Obrona złożyła apelację, wnosząc o uniewinnienie Brauna. Dowodzono w niej, że nie ma mowy o przestępstwie, gdyż przepis o „mirze domowym” może się odnosić tylko do mieszkań prywatnych. Ponadto, według obrony, do opuszczenia sali wzywała „osoba nieuprawniona”, bo był to szef ochrony Kancelarii Prezydenta (od której PKW wynajmowało lokal), a nie ktoś z PKW. Prokuratura wnosiła o oddalenie apelacji.

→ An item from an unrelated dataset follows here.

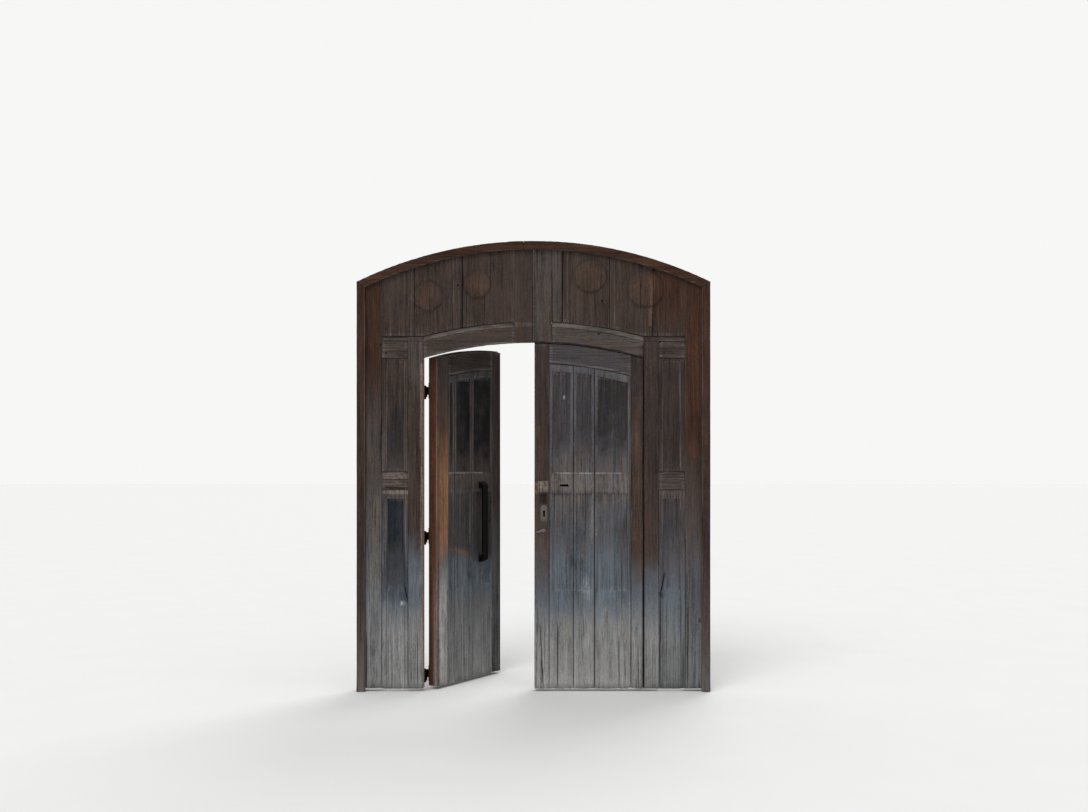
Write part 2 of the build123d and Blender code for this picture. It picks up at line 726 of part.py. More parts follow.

SO uznał, że stan faktyczny sprawy jest bezsporny, ale SR nie dokonał prawidłowej oceny zachowań oskarżonego. Jak mówił w uzasadnieniu sędzia Piotr Raczkowski, nie można tego opisać z pominięciem wykładni prokonstytucyjnej.

Według SO, sąd pierwszej instancji nie opisał w uzasadnieniu, że sprawa dotyczyła pomieszczeń zajmowanych przez PKW. Sędzia podkreślił, że przedstawiciel Kancelarii Prezydenta mógł żądać opuszczenia pomieszczeń Kancelarii, ale nie tych zajmowanych przez PKW. Ponadto sędzia zaznaczył, że ani przedstawiciel Kancelarii, ani PKW nie ustanowił się w postępowaniu jako pokrzywdzony.

Zarazem sędzia Raczkowski podkreślił, że przedmiotem ochrony artykułu Kk o „mirze domowym” może być instytucja publiczna. Dodał, że teoretycznie w tej sprawie można było rozważać przestępstwo z art. 224 Kk, który przewiduje do 3 lat więzienia dla tego, kto „przemocą lub groźbą bezprawną wywiera wpływ na czynności urzędowe organu państwowego”. Sędzia zaznaczył, że byłoby to jednak możliwe tylko na początku postępowania, ale nie na obecnym etapie.

W oddzielnym procesie wcześniej zostali uniewinnieni dwaj dziennikarze: PAP - Tomasz Gzell i TV Republika - Jan Pawlicki, wykonujący tam obowiązki służbowe, a zatrzymani podczas usuwania okupujących przez policję.

W majowych wyborach prezydenckich Braun zdobył 0,83 proc, głosów; poparło go 124 tys. osób.